The early bipeds known as proto-dinosaurs evolved varying body types, including the speedy, bipedal stance that would later be seen on predatory theropods like Tyrannosaurus rex. To make this stance faster, proto-dinosaurs like the dainty Marasuchus lilloensis evolved longer legs, but also a tail that was close to the length of its body and head combined. That long, developed tail provided mass for balance and maneuverability when running, but it also carried a lot of muscle to help power the animal’s legs.

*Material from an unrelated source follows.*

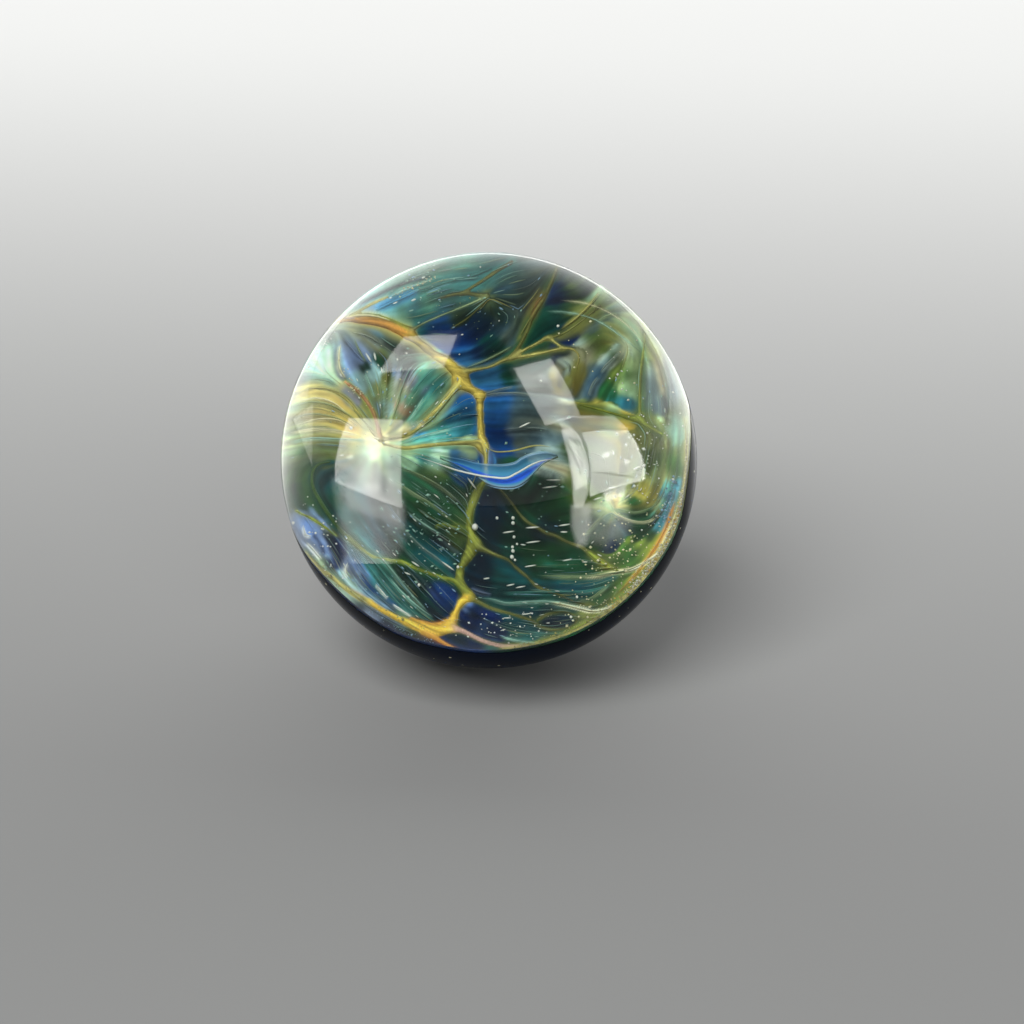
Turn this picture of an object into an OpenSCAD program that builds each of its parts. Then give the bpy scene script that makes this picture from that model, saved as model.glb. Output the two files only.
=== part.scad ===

A reptile tail carries a number of different muscle groups, all packed around the central core of the spinal column. One of the larger muscles is the M. caudofemoralis, which is found on most tetrapods, but was especially important to the speed of an upright theropod. The muscle started just behind the hips, tapering back towards the tip of the tail. Packed on either side of the spine, it would pull the upper leg bones backwards when it flexed. As the leg swung back, the animal was launched forward, with the tail muscles essentially providing extra oompf in each stride. So as tails became more muscular in this way, it made the theropods’ leg movements powerful and efficient. Over time, tails became a bigger part of this bipedal locomotion while arms became less important. To further streamline these bodies, the arms of many theropods were reduced in size, letting the predator better specialize in launching its mouth at prey as quickly as possible.

Less muscular mammals

As hand-dependent mammals, this all seems pretty foreign to the human experience. We’re better runners than we give ourselves credit, but the fastest runners most of us think of today do so on four legs, such as horses or cheetahs. Aside from demonstrating that there isn’t a single “right” answer in evolution, fast quadrupeds is largely a product of mammal evolution. When early mammal ancestors were more interested in hiding in holes than chasing down prey, they didn’t need muscled tails, and more or less gave them up. Forelimbs were instead emphasized to make digging easier, and tails were sometimes reduced to nubs, which made navigating tunnels all the easier. At this point, some mammalian tails have obviously become stronger again, but none help power the rear legs like they once did, maybe as far back as the Permian period 252 million years ago.

It’s also worth noting that modern theropods basically gave up this tail-powered locomotion as well. In the case of birds, tails were likely reduced to a few vertebrae to shed weight and make flight easier. Locomotion was then more dependent on strong forelimbs in the form of wings, making feathers a completely adequate replacement for earlier species’ leg-pumping musculature.